Tuesday, April 23, 2024

Lack of law on indigenous medicine hampers research

The absence of law on indigenous health hampers research on traditional medicine, University of Botswana (UB) molecular cell biologist, Professor Kristine Marobela has said.
Making a presentation at UB on Monday on indigenous medicine, Marobela said the problem in Botswana is that there is no legal framework for indigenous health research. She said this makes it difficult for researchers to get financing.
“To get foreign aid will be problematic particularly where indigenous plants are involved,” she said.
Marobela said government drafted the Traditional Health Practitioners Bill around 1989 and it has never been presented to Parliament.
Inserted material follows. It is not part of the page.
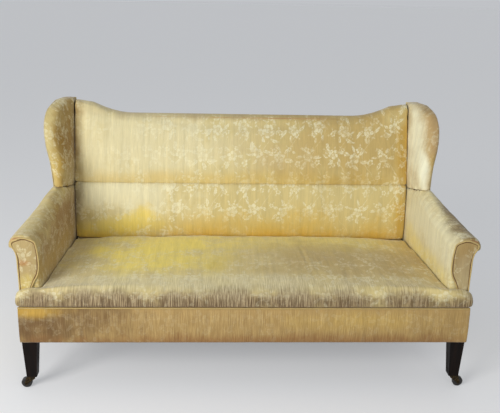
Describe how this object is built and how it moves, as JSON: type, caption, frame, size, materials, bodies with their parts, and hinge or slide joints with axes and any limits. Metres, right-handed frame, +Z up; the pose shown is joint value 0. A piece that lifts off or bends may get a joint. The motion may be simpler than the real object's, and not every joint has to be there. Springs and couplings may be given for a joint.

She said she participated in the consultation process but government may have been over cautious to bring it to Parliament because of HIV/AIDS issues that arose during Thabo Mbeki’s tenure as president in South Africa.
Marobela said without such legislation in place, it will always be problematic for researchers to do their best in finding solutions to illnesses that affect the society.
She said so far, about eight traditional healers are documenting patients’ outcomes particularly in sexually Transmitted Infections (STI’s) but the stumbling block is lack of legislation.
On malpractice by some traditional doctors, Marobela said like in any practice, there is malpractice in traditional healing, especially in HIV/AIDS.  She said there has to be evidence-based practice and for it to be effective there must be practice-based evidence by engaging the community and making awareness on traditional healing.
“The main thing that must be done is to take traditional medicine out of the grey zone of HIV treatment,” she said.
Commenting on seromobadimo, a herb which Palapye herbalist, Gladys Malebo claims that it cures HIV/AIDS, Marobela said currently there is no evidence that the herb interferes with the lifecycle of the virus.
“We do not know how the mixing is done, the woman just came with the complete mixture,” she said.
Malebo had told a local newspaper that her herb cures HIV/AIDS as it cured many people who had been clinically diagnosed with HIV/AIDS.